I was thinking of this verse today as Katie and I toured around her ranch. She had a name for every field, dam and rock (well. almost) And she had a few stories for each of those too. All of this made me ache for an upbringing such as she was gifted with. I sat and wondered if she knew how very blessed she is in that. I don't have a piece of land I can lay claim to. I can't take my friends out to "the ranch" and name off every field. My heart aches a new ache at this realization. I want so very much to stake a claim and start making memories. To develop a right. To pick up some stones and make a memorial to my hard work.
Perhaps my writing is my memorial. And the air I breathe is my right.

But paper can burn and air is only good for the first breathe and then it is just a chemical of no use. 

What of my heritage?

Outside of Katie's ranch there is a sign that says "Butcher Ranch, Established 1929". That is a heritage, or at least the beginnings of it. Tonight we watched Good Will Hunting. I pondered Will's heritage for most of the movie. An extremely abusive foster father was all he had to look back on. But he had the chance to be better.  I thought of my dad and his fathers and his fathers father and even further back. Each of them continued to make the mistakes of his own father, even though they too had experienced the brunt of those mistakes. That is my heritage. It isn't exactly something I would want to put on a sign for all the world to see.

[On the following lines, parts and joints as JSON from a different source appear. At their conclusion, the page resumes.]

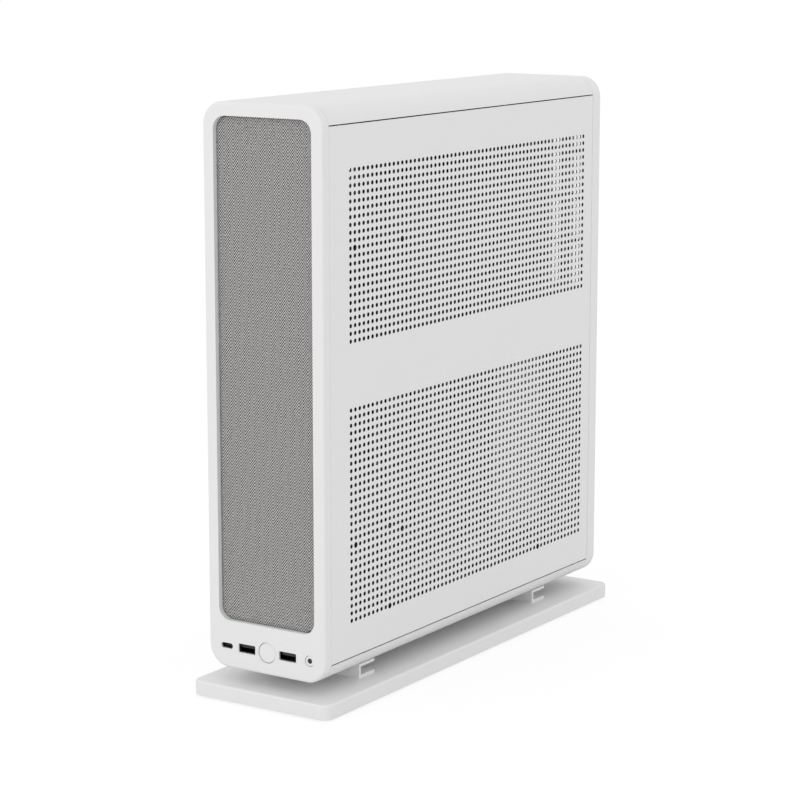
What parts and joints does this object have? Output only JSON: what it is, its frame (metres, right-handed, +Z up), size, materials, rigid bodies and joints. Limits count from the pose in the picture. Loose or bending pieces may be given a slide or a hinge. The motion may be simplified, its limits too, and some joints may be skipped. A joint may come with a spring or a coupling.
{
  "type": "desktop computer tower",
  "caption": "Slim upright desktop computer case on a flat stand: fabric front screen, socket row with power button, punched side panels, small-form-factor hardware inside.",
  "frame": {"origin": "on the ground under the middle of the stand", "axes": "+Z up, -Y towards the front screen, +X towards the panel on the right seen from the front"},
  "size_m": [0.11, 0.374, 0.395],
  "materials": {
    "white_shell": "fine matt white powder coat",
    "white_plastic": "matt white moulded plastic",
    "screen_fabric": "grey twill weave",
    "black_plastic": "matt black moulded plastic",
    "black_steel": "black powder coat",
    "bright_steel": "plated steel",
    "fin_aluminium": "plain aluminium",
    "board_laminate": "dark circuit board",
    "connector_plastic": "black connector plastic",
    "pad_rubber": "matt rubber"
  },
  "bodies": {
    "chassis": {"top_cover": "white_shell", "bottom_cover": "white_shell", "rear_frame": "white_shell", "front_plate": "white_shell", "rear_plate": "white_shell", "floor_plate": "white_shell", "roof_plate": "white_shell", "divider_plate": "white_shell", "board_tray": "white_shell", "board_standoffs": "bright_steel", "case_fan_frames": "black_plastic", "fan_rails": "black_steel", "motherboard": "board_laminate", "board_connectors": "connector_plastic", "memory_modules": "board_laminate", "processor_socket": "bright_steel", "processor": "bright_steel", "cooler_heatsink": "fin_aluminium", "cooler_fan_frame": "black_plastic", "regulator_heatsink": "fin_aluminium", "rear_sockets": "bright_steel", "io_shield": "bright_steel", "supply_case": "black_steel", "supply_fan_frame": "black_plastic", "supply_grille": "black_steel", "mains_lead": "black_plastic", "inner_leads": "black_plastic", "power_inlet": "black_plastic", "riser_board": "board_laminate", "graphics_board": "board_laminate", "graphics_heatsink": "fin_aluminium", "graphics_shroud": "black_plastic", "graphics_backplate": "black_steel", "graphics_bracket": "bright_steel", "graphics_sockets": "bright_steel", "card_brace": "white_shell", "drive": "black_plastic", "drive_bracket": "black_steel", "front_socket_board": "board_laminate", "usb_sockets": "bright_steel", "audio_socket": "white_plastic", "stand_plate": "white_shell", "stand_pads": "pad_rubber", "stand_feet": "white_shell", "case_screws": "bright_steel"},
    "bezel": {"front_bezel": "white_plastic", "fabric_screen": "screen_fabric", "screen_frame": "black_plastic"},
    "right_side": {"right_panel": "white_shell", "right_panel_studs": "bright_steel"},
    "left_side": {"left_panel": "white_shell", "left_panel_studs": "bright_steel"},
    "case_fan_front": {"case_fan_rotor_front": "black_plastic"},
    "case_fan_rear": {"case_fan_rotor_rear": "black_plastic"},
    "cooler_fan": {"cooler_fan_rotor": "black_plastic"},
    "supply_fan": {"supply_fan_rotor": "black_plastic"},
    "rocker": {"supply_switch": "black_plastic"},
    "graphics_fan_front": {"graphics_rotor_front": "black_plastic"},
    "graphics_fan_rear": {"graphics_rotor_rear": "black_plastic"},
    "button": {"power_button": "white_plastic"}
  },
  "joints": [
    {"name": "bezel_pull", "type": "slide", "parent": "chassis", "child": "bezel", "axis": [0, -1, 0], "range_m": [0, 0.06]},
    {"name": "right_panel_pull", "type": "slide", "parent": "chassis", "child": "right_side", "axis": [1, 0, 0], "range_m": [0, 0.06]},
    {"name": "left_panel_pull", "type": "slide", "parent": "chassis", "child": "left_side", "axis": [-1, 0, 0], "range_m": [0, 0.06]},
    {"name": "power_press", "type": "slide", "parent": "bezel", "child": "button", "axis": [0, 1, 0], "range_m": [0, 0.0012], "stiffness_N_per_m": 900, "springref_m": -0.001},
    {"name": "case_fan_front_spin", "type": "hinge", "parent": "chassis", "child": "case_fan_front", "pos_m": [-0.0432, -0.08, 0.1205], "axis": [1, 0, 0], "continuous": true},
    {"name": "case_fan_rear_spin", "type": "hinge", "parent": "chassis", "child": "case_fan_rear", "pos_m": [-0.0432, 0.064, 0.1205], "axis": [1, 0, 0], "continuous": true},
    {"name": "cooler_fan_spin", "type": "hinge", "parent": "chassis", "child": "cooler_fan", "pos_m": [-0.004, 0.0735, 0.3146], "axis": [1, 0, 0], "continuous": true},
    {"name": "supply_fan_spin", "type": "hinge", "parent": "chassis", "child": "supply_fan", "pos_m": [0.0069, -0.0855, 0.269], "axis": [1, 0, 0], "continuous": true},
    {"name": "graphics_fan_front_spin", "type": "hinge", "parent": "chassis", "child": "graphics_fan_front", "pos_m": [-0.024, -0.018, 0.1362], "axis": [1, 0, 0], "continuous": true},
    {"name": "graphics_fan_rear_spin", "type": "hinge", "parent": "chassis", "child": "graphics_fan_rear", "pos_m": [-0.024, 0.098, 0.1362], "axis": [1, 0, 0], "continuous": true},
    {"name": "supply_switch_rock", "type": "hinge", "parent": "chassis", "child": "rocker", "pos_m": [0.012, -0.1465, 0.291], "axis": [1, 0, 0], "range_deg": [0, 16]}
  ]
}
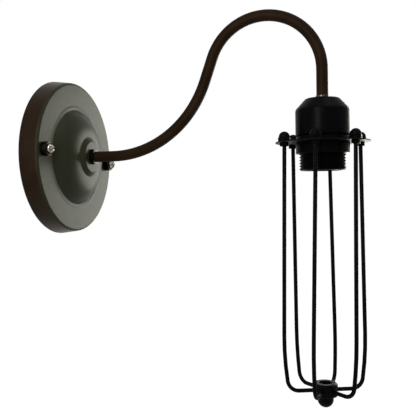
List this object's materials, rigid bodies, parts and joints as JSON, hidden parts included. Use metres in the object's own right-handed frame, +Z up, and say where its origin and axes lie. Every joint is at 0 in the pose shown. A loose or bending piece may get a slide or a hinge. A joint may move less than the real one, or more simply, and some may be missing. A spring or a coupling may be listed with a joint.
{
  "type": "cage wall light",
  "caption": "Wall light with a round domed wall plate, a gooseneck tube arm and a threaded lampholder that carries a long cage of bent rods round the lamp.",
  "frame": {"origin": "centre of the wall plate's back, on the wall", "axes": "+Z up, -Y away from the wall along the arm's foot, +X to the right of someone facing the wall"},
  "size_m": [0.145, 0.2902, 0.3439],
  "materials": {
    "bronze_black_enamel": "satin enamel, warm near-black",
    "black_enamel": "satin enamel, neutral black",
    "black_phenolic": "moulded, satin",
    "nickel_brass": "turned and polished, nickel-washed",
    "blackened_steel": "blackened",
    "bright_zinc": "bright zinc plate",
    "zinc_steel": "zinc plate",
    "steatite": "unglazed white steatite",
    "plain_brass": "pressed and turned",
    "natural_polyamide": "moulded, translucent white",
    "grey_pvc": "cable sheath",
    "core_pvc": "core insulation",
    "earth_pvc": "green and yellow core insulation"
  },
  "bodies": {
    "fixture": {"backplate": "bronze_black_enamel", "wall_strap": "zinc_steel", "screw_collars": "black_enamel", "side_screws": "nickel_brass", "earth_screw": "plain_brass", "earth_lug": "bright_zinc", "arm_tube": "bronze_black_enamel", "outer_locknut": "blackened_steel", "inner_washer": "zinc_steel", "inner_locknut": "zinc_steel", "neck_ring": "bright_zinc", "holder_cap": "black_phenolic", "holder_skirt": "black_phenolic", "holder_core": "steatite", "screw_shell": "plain_brass", "contact_rivets": "plain_brass", "contact_pad": "plain_brass", "holder_terminals": "plain_brass", "holder_terminal_screws": "zinc_steel", "arm_lead": "grey_pvc", "plate_cores": "core_pvc", "earth_core": "earth_pvc", "lamp_cores": "core_pvc", "terminal_block": "natural_polyamide", "block_sleeves": "plain_brass", "block_screws": "zinc_steel", "block_fixings": "zinc_steel"},
    "cage": {"cage_disc": "black_enamel", "cage_rod_1": "black_enamel", "cage_rod_2": "black_enamel", "cage_rod_3": "black_enamel", "cage_rod_4": "black_enamel", "cage_rod_5": "black_enamel", "cage_rod_6": "black_enamel", "cage_top_nuts": "black_enamel", "cage_under_nuts": "black_enamel", "cage_hub": "black_enamel", "hub_screw": "black_enamel", "hub_nut": "black_enamel"},
    "ring": {"shade_ring": "black_phenolic"},
    "leaf": {"centre_contact": "plain_brass"}
  },
  "joints": [
    {"name": "cage_drop", "type": "slide", "parent": "fixture", "child": "cage", "axis": [0, 0, 1], "range_m": [-0.0138, 0]},
    {"name": "ring_turn", "type": "hinge", "parent": "cage", "child": "ring", "pos_m": [0, -0.25, 0], "axis": [0, 0, 1], "range_deg": [-2000, 0]},
    {"name": "leaf_press", "type": "hinge", "parent": "fixture", "child": "leaf", "pos_m": [0.0052, -0.25, 0.00865], "axis": [0, 1, 0], "range_deg": [0, 8], "stiffness_Nm_per_rad": 0.17}
  ],
  "couplings": [
    {"joint": "ring_turn", "follows": "cage_drop", "rad_per_m": 2513.3}
  ]
}
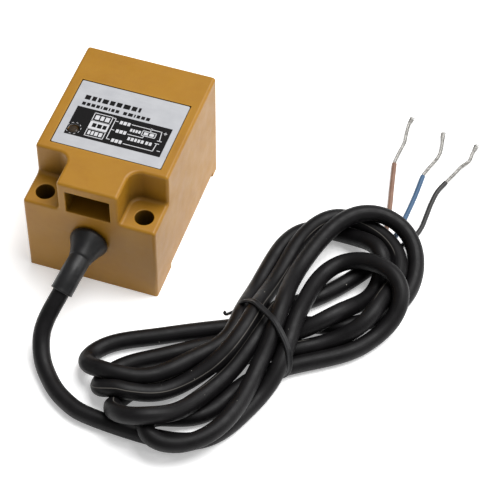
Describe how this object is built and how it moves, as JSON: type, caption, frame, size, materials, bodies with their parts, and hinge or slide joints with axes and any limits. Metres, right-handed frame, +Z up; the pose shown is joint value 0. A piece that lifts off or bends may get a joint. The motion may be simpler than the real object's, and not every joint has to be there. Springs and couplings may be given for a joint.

Do I have the chance to better? Do I have the chance to be different? Do I have the chance to establish a heritage my children's children can be proud of? I believe I do. Fear threatens to overtake my passion. That voice whispering in my ear tells me it isn't so, that I cannot overcome predestination and genes. Is the desire to have a heritage right and memorial enough? To at least start on a path I can be proud of? Can I rebuild my section of the wall and move on, better and different? Something tells me deep inside that I can, it is possible, if I can keep this tight grip on my dreams and promises. If I promise myself here and now that I do want a right to my blessings, a memorial to my hard work and a heritage that I can display for the world to see.
Then I can indeed have it.

Perhaps I am overly optimistic.
But if I didn't believe these words I would be a hypocrite.
Today I told Janae that she can do anything that she sets her mind too.
Maybe this is my anything.
My all or nothing.
My first brick in the wall that is to be my future.

Liberty is a soul's right to breathe. 

That doesn't mean inhaling diesel exhaust mixed with sewer fumes, but breathing in the sweet aroma of freedom and the opportunity to rise above genes, habits and addiction. To be the best you that you can be. In fact, even better. I don't know what my best is, or what my better than best is.
I do know this, it is out there.  


And my soul is ready to breathe. 
To breathe in Liberty, Perseverance and Promise. 

1 comment:

  1. I love you :) And yes, I believe you can start it now and you can lead a life different than those that came before :) I had no idea that all these thoughts were going through your head as we were driving through the ranch. I say go for it! I think your legacy began the moment you were born. You have been touching lives since then. Your help with my siblings and my cousins can definitely be added to your legacy :) Your friendship to me has been part of your legacy :) You are doing it Emily, everyday you get up in the morning and every person you talk to is a part of it!! But yes I say go for it! So not be all ridiculous but there is a set of lyrics by Relient K that I have taken to heart its at the end of one of their songs "do what will make God happy, do what you feel is right
    only but one thing matters, learn how to live your life" So now I kind of feel like I'm rambling but I hope you are getting what I am saying :) DO it! Decide on what you want your legacy to look like and and keep at it! Love you much! oh btw love your admissions essay I ready it on your blog today :D Way to go Emily! and I love how politically vocal you are becoming! It makes me feel like I need to step it up a notch! ♥ Yes I just did that :D Love you!